Pentatonic, mode 2 (I — 3 IV V — 7)

’Twas on that dark and doleful night,

When pow’rs of earth and hell arose

Against the Son of God’s delight,

And friends betray’d him to his foes.

Before the mournful scene began,

He took the bread and blest and brake;

What love through all his actions ran,

What wondrous words of love he spake.

“This is my body, broke for sin,

Receive and eat the living food;”

Then took the cup and bless’d the wine—

“’Tis the new cov’nant in my blood.”

“Do this,” he cried, “till time shall end,

In mem’ry of your dying Friend;

Meet at my table and record

The love of your departed Lord.”

Jesus, thy feast we celebrate,

We show thy death, we sing thy name.

Till thou return, and we shall eat

The marriage supper of the Lamb.

Words attributed sometimes to Watts. Tune attributed to Freeman Lewis. Found also, HH 8, GCM 159, SKY 61, MOH 60 and 143, UH 17, GOS 575. This is the same tune which is used for ‘McFee’s Confession’, Cox, p. 525; ‘Samuel Young’, Sharp, ii., 271; ‘Come, Father Build Me’ (as sung in England), JFSS, viii., 212; and it is similar to ‘Lord Bateman’, One Hundred English Folksongs, No. 6. For further tune relationship see ‘Kedron’ in this collection.

No. 110
GLORIOUS PROSPECT, OL 363

Hexatonic, mode 3 b (I II III IV V VI —)

My soul’s full of glory, which inspires my tongue;

Could I meet with angels, I’d sing them a song;

I’d sing of my Jesus and tell of his charms;

And beg them to bear me to his loving arms.

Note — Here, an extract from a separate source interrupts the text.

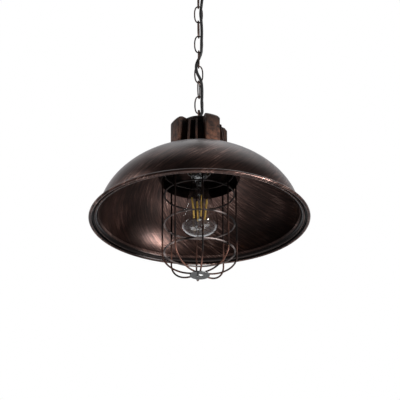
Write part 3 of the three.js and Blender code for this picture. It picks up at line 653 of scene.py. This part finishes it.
class PENDANT_OT_cage(PendantPiece, bpy.types.Operator):
    """Bend the cage's rings and wires, weld them, and add the hub with its tab"""
    bl_idname = "pendant.cage"
    bl_label = "Bulb cage"

    def execute(self, context):
        wire = sizes().wire
        tones = colours()
        silver, copper = (0.42, 0.34, 0.32), (0.20, 0.09, 0.065)
        hub_low = low("cage_hub").z
        # the rings and wires keep their worn colour only low down: painted shade for the cage under the dome
        ring_metal = worn_wire("rubbed ring wire with painted shade", tones.ground, silver, 1.0, 34, hub_low + 25 * MM)
        wire_metal = worn_wire("cage wire bronze with painted shade", tones.ground, copper, 1.0, 26, hub_low)
        t = np.linspace(0, TAU, 144, endpoint=False)
        ring_r = high("cage_ring_top").x - wire / 2
        levels = {}
        for name in ("top", "upper", "middle", "lower"):
            node = f"cage_ring_{name}"
            levels[name] = (low(node).z + high(node).z) / 2
            path = np.stack([ring_r * np.cos(t), ring_r * np.sin(t), np.full_like(t, levels[name])], -1)
            piece(f"ring_{name}", swept(path, wire, 14, closed=True), ring_metal, "cage", [node])
        out = ring_r + wire + CLEARANCE
        hub_r, hub_thick = high("cage_hub").x, 2 * MM
        hub_z = (hub_low + high("cage_hub").z) / 2
        under = hub_z + hub_thick / 2 + wire / 2 + CLEARANCE
        wire_top, bend = RIM_Z + 86 * MM, RIM_Z - 62 * MM
        first_wire = -85
        quarter = np.linspace(0, math.pi / 2, 40)
        straight = np.linspace(wire_top, bend, 20)[:-1]
        r = np.concatenate([np.full(19, out), hub_r + (out - hub_r) * np.cos(quarter), [13 * MM, 9.8 * MM]])
        z = np.concatenate([straight, bend + (under - bend) * np.sin(quarter), [under, under]])
        # a weld bead: an ellipsoid, where each ring lies against each wire
        mid = (ring_r + out) / 2
        ball, ball_faces = turned([(0, -1), *[(math.cos(u), math.sin(u)) for u in np.linspace(-1.2, 1.2, 7)],
                                   (0, 1)], 12)
        shaped = ball * np.array([1.25, 1.0, 1.15]) * MM
        x, y = shaped[:, 0] + mid, shaped[:, 1]
        beads = []
        for i in range(8):
            a = math.radians(first_wire + 45 * i)
            path = np.stack([r * math.cos(a), r * math.sin(a), z], -1)
            piece(f"cage_rod_{i + 1}", swept(path, wire, 14), wire_metal, "cage",
                  [f"cage_wire_{i + 1}"])
            for level in levels.values():
                moved = np.stack([x * math.cos(a) - y * math.sin(a), x * math.sin(a) + y * math.cos(a),
                                  shaped[:, 2] + level], -1)
                beads.append((moved, ball_faces))
        piece("cage_welds", joined(beads), wire_metal, "cage")
        zinc = plain_metal("dull zinc", tones.zinc, 0.42, 300)
        outline = fillet([(5.5 * MM, hub_z - 1 * MM), (hub_r, hub_z - 1 * MM), (hub_r, hub_z + 1 * MM),
                          (5.5 * MM, hub_z + 1 * MM)], 0.6 * MM, 4)
        piece("hub_washer", lathed(outline, 72), zinc, "cage", ["cage_hub"])
        lo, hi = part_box("cage_hub_tab")
        tab = fillet([(0, hi.z), (3.6 * MM, hi.z), (3 * MM, hi.z - 5.5 * MM), (0.9 * MM, lo.z),
                      (0, hi.z - 5 * MM)], 0.8 * MM, 4)
        made = piece("hub_tab", prism(tab, 1.5 * MM, 0, (lo.x, (lo.y + hi.y) / 2)), zinc, "cage",
                     ["cage_hub_tab"])
        bevelled(facing_out(made), 0.3 * MM, 2)
        return {"FINISHED"}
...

Methinks they’re descending to hear while I sing;

Well pleased to hear mortals sing praise to their King.

O angels! O angels! my soul’s in a flame!

I sink in sweet raptures at Jesus’ dear name.

O Jesus! O Jesus! thou balm of my soul!

’Twas thou, my dear Savior, that made my heart whole;

Oh bring me to view thee, thou precious, sweet King,

In oceans of glory thy praises to sing!

The author of the Olive Leaf tells us: “This is the first tune I ever harmonized; about 1833. I had learned the air—which I suspect John Adam Granade originated, before I was born—when a boy, to these words.” That the tune went earlier with some secular ballad, seems evident from the resemblances found, for example, in ‘Pretty Nancy of Yarmouth’, Sharp, i., 379; ‘Lamkin’, Sharp, i., 201ff.; ‘The Silk Merchant’s Daughter’, Sharp, i., 383f.; and ‘Green Grows the Laurel’, Sharp ii., 211.

No. 111
O YE YOUNG AND GAY AND PROUD or ETERNITY

Pentachordal, cannot be classified (I II III IV V — —)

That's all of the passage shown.